Pride, Perkins said, nurtures a much-needed sense of togetherness for LGBTQ folks while celebrating their lives.

“For me, going to my first Pride Parade in Austin in 2010 was the first time that I had been around trans people my entire life and it was just such a powerful thing,” Perkins said. “It helps us just sort of not feel such a deep sense of despair.

“It provides a sense of optimism,” the professot added, “and a sense that even if it’s really bad now, we’ve survived difficult times in the past, and we will get through it (again).”

Optimism and joy will once again be on display this weekend.

Pride will kick off with a free Friday afternoon festival for teens at at Rainbow Lagoon Park, 400 E. Shoreline Drive. Teenage members of the LGBTQ community can gather in a safe space and enjoy music, dancing and various activities.

The Long Beach Pride festival will take over Marina Green Park, 386 E Shoreline Drive, on Saturday and Sunday.

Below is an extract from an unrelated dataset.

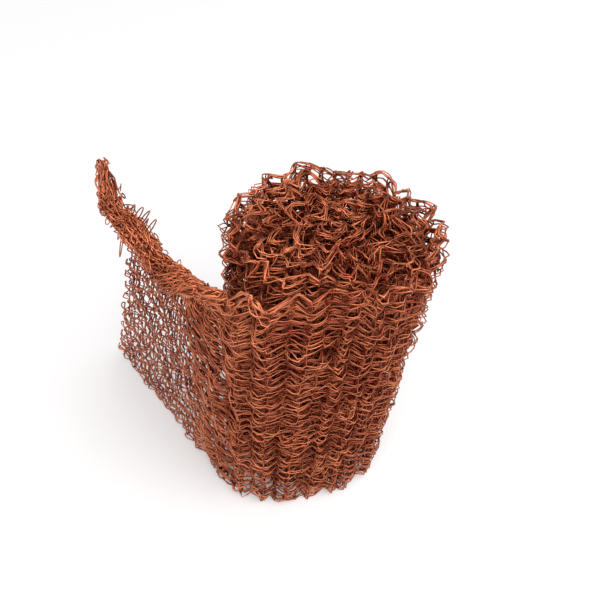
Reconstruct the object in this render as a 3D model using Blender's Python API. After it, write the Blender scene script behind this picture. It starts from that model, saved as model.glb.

More than two dozen performers will entertain the crowds across four stages. Drag superstars, such as Mayhem Miller and Honey Davenport, will peform at the Drag Dome — a new feature this year.

Like any good festival, there will also be tons of food and vendors.

And there will even be special areas for families and seniors, respectively, to have fun.

Sunday morning, meanwhile, is reserved for the iconic parade, which is free to watch. Thousands of LGBTQ people and allies, decked in all manner of rainbow-colored garb and waving Pride flags, are expected to gather along Ocean Boulevard to view the procession. Among those serving as various grand marshals will be Mayor Rex Richardson, the Sisters of Perpetual Indulgence, the Mary Jane Girls and drag queen Valentina.

For Martinez, Long Beach Pride’s co-president, this year’s event is even for more meaningful because of the attacks on the LGBTQ community.

“It just makes me want to be more visible,” Martinez said Friday. “I also want to bring my queer sisters, my drag queens, my trans friends and children — this is what families in our community look like.

“We’re just very excited to have everyone come out and support it,” Martinez added. “Coming out and buying a ticket helps us to support our whole community.”